Donald Trump, en su faceta de “negociador”, presume haber llevado a Vladímir Putin de vuelta a una cumbre internacional, pese a las sanciones, acusaciones y el aislamiento que lo acompañan desde la invasión a Ucrania. El encuentro, más simbólico que efectivo, otorgó al mandatario ruso la foto de legitimidad que buscaba desde hace años.
Sin avances claros hacia un alto al fuego ni concesiones de fondo, la jugada de Trump parece más un ejercicio de propaganda que una construcción real de paz. Aun así, el expresidente estadounidense se presenta como el arquitecto de un proceso en el que promete trilaterales con Zelenski y Putin, aunque las condiciones en torno al Donbás parecen imposibles de reconciliar.
En este escenario, Trump se autoproclama pacifista y alimenta su aspiración al Premio Nobel de la Paz. Paradójicamente, es el mismo líder que multiplicó los conflictos comerciales con aranceles y que desprecia las reglas tradicionales de la diplomacia internacional. Sin embargo, su narrativa encuentra eco en aliados dispuestos a validar sus gestos escénicos.

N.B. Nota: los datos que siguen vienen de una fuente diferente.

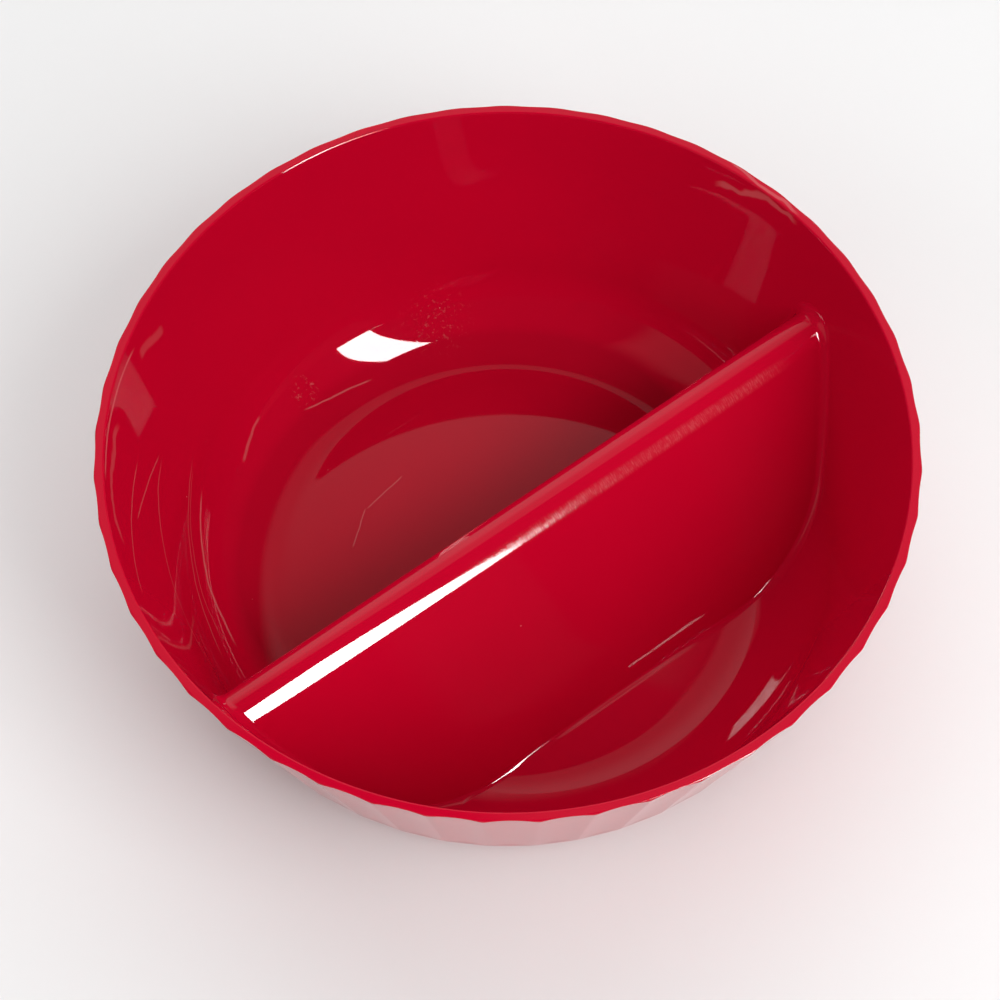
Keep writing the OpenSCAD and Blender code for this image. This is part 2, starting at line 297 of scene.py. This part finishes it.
# The divider
RING_STEPS, RUN_STEPS = 22, 70        # rows of the skin in the fillet at either end, and between the two
HOLLOW_STEPS = 80                     # rows of the hollow's skin along X
SEAT_COLUMNS, END_COLUMNS = 25, 21    # columns across the divider's ends and the hollow's ends
AROUND, RINGS = 360, 7                # the underside's directions, and its rings between foot and hollow
MIRROR_X = np.array([-1, 1, 1])
HOLLOW_OFFSET = 0.008                 # how far the hollow's middle lies on the small side of the divider's
HOLLOW_MIDDLE = np.array([0.0, -DIVIDER_SHIFT - HOLLOW_OFFSET])
JUST_ABOVE = 1e-5                     # a point higher than this over the underside counts as above it


def half_section(lean, inset=0.0, top_round=TOP_ROUND, blend=20, face=26, crest=14):
    """Half of the divider's section on one side of its middle: a fillet up from the floor, a straight leaning
    face and the rounded top. Rows are out, up, lift (1 at the floor, 0 where the fillet ends) and the
    direction in degrees that the skin faces."""
    face_y = TOP_FLAT / 2 + TOP_ROUND / cos(lean) + (TOP_Z - GUTTER_Z - BLEND_R) * tan(lean)
    foot = np.array([face_y + BLEND_R / cos(lean), GUTTER_Z + BLEND_R])
    softer = top_round - TOP_ROUND
    top = np.array([TOP_FLAT / 2 - softer * tan((pi / 2 - lean) / 2), TOP_Z - softer])
    out = np.array([cos(lean), sin(lean)])
    turn = np.degrees(lean)
    i = np.arange(blend)
    a = -90 - (90 - turn) * i / blend
    fillet = np.stack([foot[0] + (BLEND_R + inset) * np.cos(np.radians(a)),
                       foot[1] + (BLEND_R + inset) * np.sin(np.radians(a)),
                       np.cos(np.radians(90 * i / blend)) ** 2, a + 180], axis=-1)
    t = np.linspace(0, 1, face + 1)[:, None]
    line = (foot - (BLEND_R + inset) * out) * (1 - t) + (top + (top_round - inset) * out) * t
    line = np.concatenate([line, 0 * t, 0 * t + turn], axis=1)
    a = turn + (90 - turn) * np.arange(1, crest + 1) / crest
    crown = np.stack([top[0] + (top_round - inset) * np.cos(np.radians(a)),
                      top[1] + (top_round - inset) * np.sin(np.radians(a)), 0 * a, a], axis=-1)
    return np.concatenate([fillet, line, crown])


def whole_section(inset=0.0):
    """From the small floor over the top to the large floor: rows of y, z, lift and facing."""
    small = half_section(SMALL_LEAN, inset, SMALL_TOP_ROUND)
    large = half_section(LARGE_LEAN, inset)[::-1]
    small = np.stack([-DIVIDER_SHIFT - small[:, 0], small[:, 1], small[:, 2], 180 - small[:, 3]], axis=-1)
    large = np.stack([large[:, 0] - DIVIDER_SHIFT, large[:, 1], large[:, 2], large[:, 3]], axis=-1)
    return np.concatenate([small, large])


LARGE_FOOT_Y = whole_section()[-1, 0]


def lifted(x, y, z, lift):
    """Near its foot the section is lifted with the crowned floor that it runs into."""
    return np.stack([x, y, z + lift * (floor_under(x, y) - GUTTER_Z)], axis=-1)


def end_grid(section, share):
    """The section near the wall, at a share of the fillet from it: the fillet's quarter circle swells each
    point along its own facing, and the point lies that far inside the wall along X."""
    y0, z0, lift, facing = [section[:, k][None, :] for k in range(4)]
    s = share[:, None]
    swell = BLEND_R * (1 - np.sqrt(1 - (1 - s) ** 2)) * (1 - lift)
    y = y0 + swell * np.cos(np.radians(facing))
    z = z0 + swell * np.sin(np.radians(facing))
    x = np.sqrt(inner_r(z) ** 2 - y ** 2) - s * BLEND_R
    return x, y, z, lift + 0 * s


def divider_body():
    """The divider's skin: its section carried along X, with a fillet into the wall at either end."""
    x, y, z, lift = end_grid(whole_section(), 1 - np.cos(np.linspace(0, pi / 2, RING_STEPS + 1)))
    plus = lifted(x, y, z, lift)
    t = np.linspace(1, -1, RUN_STEPS + 1)[1:-1, None]
    run = lifted(x[-1:] * t, y[-1:] + 0 * t, z[-1:] + 0 * t, lift[-1:] + 0 * t)
    return np.concatenate([plus, run, plus[::-1] * MIRROR_X])


def end_rows(ring, columns):
    """Rows straight across from one side of an end ring to the other, from its foot to its top."""
    half = len(ring) // 2
    k = np.linspace(0, 1, columns)[None, :, None]
    return ring[:half, None] * (1 - k) + ring[::-1][:half, None] * k


def pushed_out(rows, r):
    """The rows, moved along X until they lie at radius r."""
    return np.stack([np.sqrt(r ** 2 - rows[..., 1] ** 2), rows[..., 1], rows[..., 2]], axis=-1)


def add_ends(skin, grid, apex, flip):
    """Closes a grid at its topmost point and adds it at both ends of the divider."""
    closed = np.concatenate([grid, np.repeat(apex[None, None], grid.shape[1], axis=1)])
    skin.add(closed, flip=flip)
    skin.add(closed * MIRROR_X, flip=not flip)


def loop_round(grid, end):
    """The lowest line all round: along the grid's one side, across the end at -X, back along its other side
    and across the end at +X."""
    return np.concatenate([grid[:, 0], (end * MIRROR_X)[0, 1:-1], grid[::-1, -1], end[0, 1:-1][::-1]])


def hollow_line():
    """The divider's section moved in by the wall's thickness, and cut off at the floor's underside."""
    y, z = whole_section(WALL_T)[:, :2].T
    above = z > floor_under(0, y, WALL_T) + JUST_ABOVE
    first, last = np.nonzero(above)[0][[0, -1]]

    def meeting(below, above):
        """Halves the way between a point below the underside and one above it."""
        p, q = np.array([y[below], z[below]]), np.array([y[above], z[above]])
        for _ in range(40):
            middle = (p + q) / 2
            if middle[1] > floor_z(abs(middle[0]), WALL_T):
                q = middle
            else:
                p = middle
        return (p + q)[None] / 2

    kept = np.stack([y, z], axis=-1)[first:last + 1]
    return np.concatenate([meeting(first - 1, first), kept, meeting(last + 1, last)])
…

Lo sorprendente es que países como Israel y Pakistán ya lo han postulado formalmente. El mundo, en su desequilibrio actual, parece dispuesto a premiar la teatralidad por encima de los logros. La discusión es inevitable: ¿la paz se construye con diplomacia real o con la propaganda de un hombre que busca perpetuar su propia estatua en vida?